I must give Starbuck proper credit: she’s one of the most layered characters on television. If she were an appetizer, she’d be an artichoke, or perhaps a fried onion blossom. Never the most stable character to begin with, she undergoes a great deal of psychological abuse on New Caprica at the start of Season Three, and it’s fair to say she doesn’t handle it well. Sackhoff’s a phenomenal actress, and Starbuck’s outbursts are understandable -- the show has taken great pains to establish her traumas and emotional baggage -- but her behavior makes her hard to tolerate and impossible to like.
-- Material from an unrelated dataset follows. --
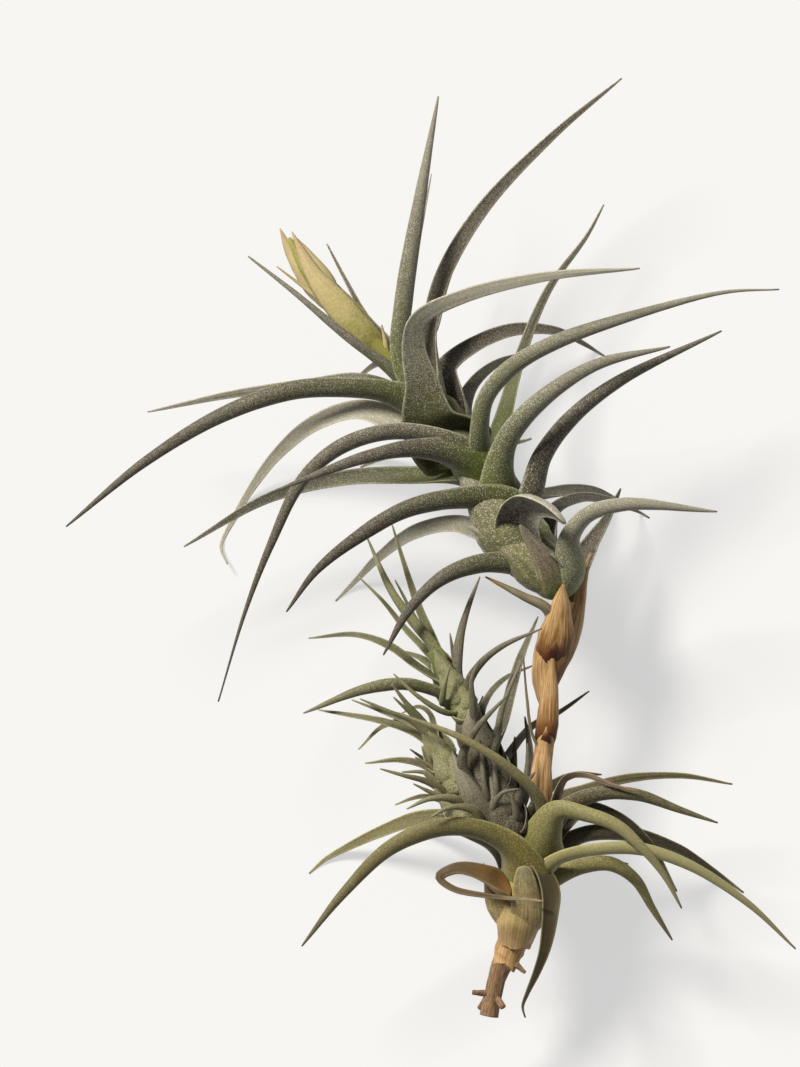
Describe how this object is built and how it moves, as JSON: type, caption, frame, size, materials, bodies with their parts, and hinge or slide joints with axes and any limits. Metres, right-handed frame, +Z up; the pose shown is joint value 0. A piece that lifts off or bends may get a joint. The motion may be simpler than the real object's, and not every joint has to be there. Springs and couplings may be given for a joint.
{
  "type": "air plant",
  "caption": "Bare viviparous air plant lying on its side: an old rosette with its root end and side shoots, a dead flower stalk, and a large plantlet with a flower bud at its end.",
  "frame": {"origin": "centre of the plant's box on the surface that it lies on", "axes": "+Z up, +Y along the plant from its root end to the tip of the large plantlet, +X to the right as the picture shows it from above"},
  "size_m": [0.2196, 0.2826, 0.0793],
  "materials": {
    "old_leaf": "matt, scurfy olive-green leaf",
    "silver_leaf": "matt leaf covered in fine silver-grey scales",
    "straw": "dry, ribbed papery bracts",
    "root": "dry fibrous brown root end",
    "dead_leaf": "dry tan leaf",
    "grey_leaf": "matt grey leaf",
    "green_leaf": "matt fresh green leaf",
    "bud": "pale yellow-green bracts with pinkish-brown edges"
  },
  "bodies": {
    "root": {"mother_rosette": "old_leaf", "upper_rosette": "silver_leaf", "dry_stalk": "straw", "root_stub": "root", "dry_leaf_curled": "dead_leaf", "dry_leaf_right": "dead_leaf", "pup_grey": "grey_leaf", "pup_green": "green_leaf", "pup_left": "green_leaf", "pup_low": "green_leaf", "flower_spike": "bud"}
  },
  "joints": []
}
Because I was so put off by our main players in Season Three, I glommed onto the second tier of characters, who’d thus far been largely unspoiled by events of prior seasons: genial Anders, competent Tory, sweet, pretty Dualla, and sweet, pretty Gaeta. They fare no better: Dualla, who has the grave misfortune of being married to Apollo, and Anders, who has the grave misfortune of being married to Starbuck, are left to fume while their respective spouses get it on with each other, Gaeta gets crushed by the lingering aftereffects of the disaster of New Caprica, and Tory and Anders find out they’re both Cylons. Which is a mood-crusher, to be sure.
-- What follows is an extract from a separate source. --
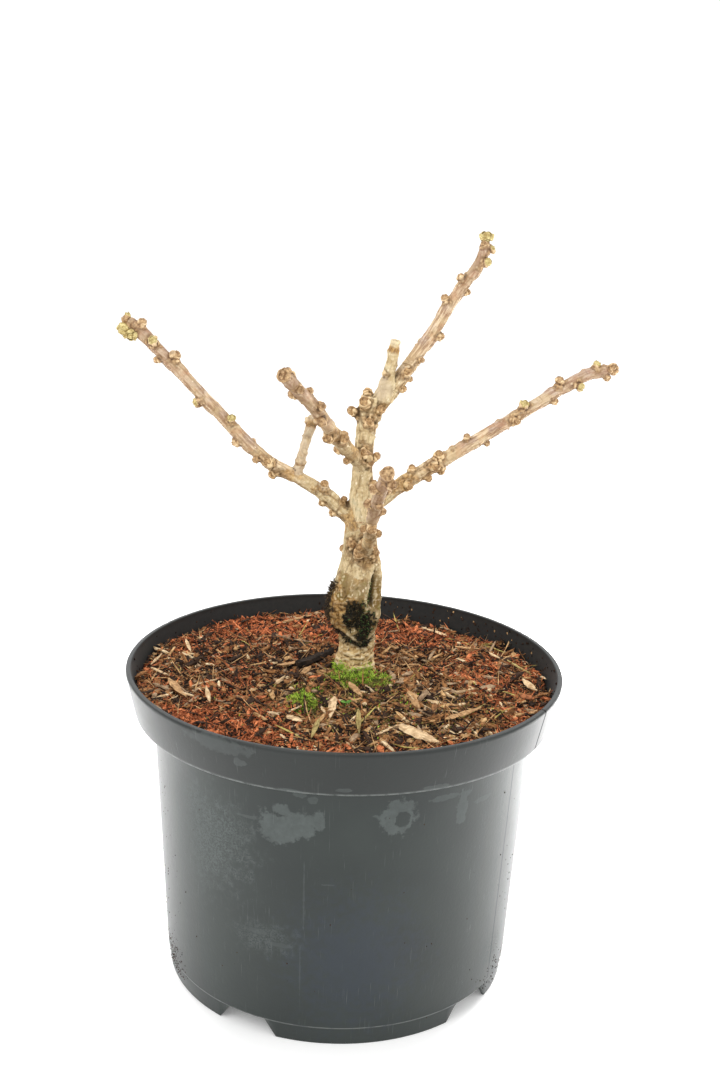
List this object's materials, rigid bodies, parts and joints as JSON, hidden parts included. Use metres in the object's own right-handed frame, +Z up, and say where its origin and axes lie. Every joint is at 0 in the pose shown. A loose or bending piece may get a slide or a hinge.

I latched onto Gaeta because he’s quietly awesome (and because Alessandro Juliani is hot and I am shallow). Galactica's indispensable and uber-competent Tactical Officer, Gaeta was characterized mainly in the first two seasons by his odd yet sweet hero-worship of/undying faith in shady, conniving Baltar. (Everyone is loved by someone, and Baltar does have a certain scuzzy charm, but… winning the hearts of Gaeta AND Number Six AND Lucy Lawless’s Number Three? There’s not enough luck in the universe, Baltar). After uncovering the election fraud that Laura Roslin tried to perpetrate, Gaeta becomes Chief of Staff to newly-elected President Baltar on New Caprica and thus is in exactly the wrong place when the Cylons arrive. Under the thumb of the Cylons, Gaeta secretly passes along vital tactical information to the resistance, which leads to their rescue off the crappy little planet by the Galactica. Back aboard the Galactica, he’s shunned by his friends, tried as a Cylon collaborator by a vengeance-bent kangaroo court (Starbuck, serving as one of his judges, kicks him when he’s tied on his knees and tries to force him to beg for his life. I did mention that Starbuck was impossible to like this season, right?), and comes within a whisker of getting tossed out the airlock. Gaeta gets through it with astonishing dignity and moral strength, but it’s not enough to save him: he spends the rest of the season desperately trying to murder Baltar for ruining his life. The death of idealism is not a pretty thing. It took you three years, Battlestar Galactica, but you finally broke Gaeta. Er… congratulations?
There were fragments of hope in the early seasons when, after the devastation of humanity by the Cylons, the struggling survivors first embarked on an insane quest to find the legendary Thirteenth Colony, Earth. They’re too far gone now; if they find Earth, it won’t be enough to fix them. This is what they are, and they are ruined. They had a trial run of Earth on New Caprica, where things were rotten and miserable even before the Cylons arrived and started gouging out eyeballs. Peace and stability eluded them -- everyone tried to settle down, but it didn’t work. Cally and Chief Tyrol (Aaron Douglas) got married and had a child, but their marriage is fraught with squabbles, which will probably not be helped by Tyrol’s recent discovery that, yep, he’s a Cylon (Season Three will forever be known as the “We’re all Cylons!” season). Starbuck and Apollo sabotaged their own respective marriages because they couldn’t sort out their feelings for each other. The humans couldn’t hack it on New Caprica; Earth won’t be much more of a relief.
Season Four kicks off tonight (thank you, relentless banner ads on websites and billboards around Los Angeles, because there was a chance I might have forgotten it). It’s the final season, and we’re promised answers to all the lingering questions: Who’s the final Cylon? Did Starbuck really find Earth? Are the Cylons finally going to admit they have no idea why they’ve been trailing the humans around the galaxy? It’ll probably be a good ride, but I might not be around for it. Watching Battlestar Galactica is a profoundly mood-altering experience, which is the hallmark of powerful television. The problem is, it’s not empowering or intoxicating or cathartic, or anything other than sort of devastating.
Battlestar Galactica is a grimly beautiful depiction of the limitations of the human spirit. We’re taught from childhood that we are indomitable; Battlestar Galactica shows the lie in that. Everyone dies, after all, and our lives may or may not have value and meaning before that. Battlestar Galactica takes it a step further: Everyone dies, but before you do you’ll compromise everything you hold dear, you’ll commit unpardonable acts, and everything that makes you special and unique will become perverted beyond recognition. And there’s a better than even chance you’ll get gang-raped by robots. Seriously, Battlestar Galactica, it wouldn’t kill you to add a dash of genuine hope and salvation into your bleak, murky mix, because after a while, we start asking ourselves, what’s the point?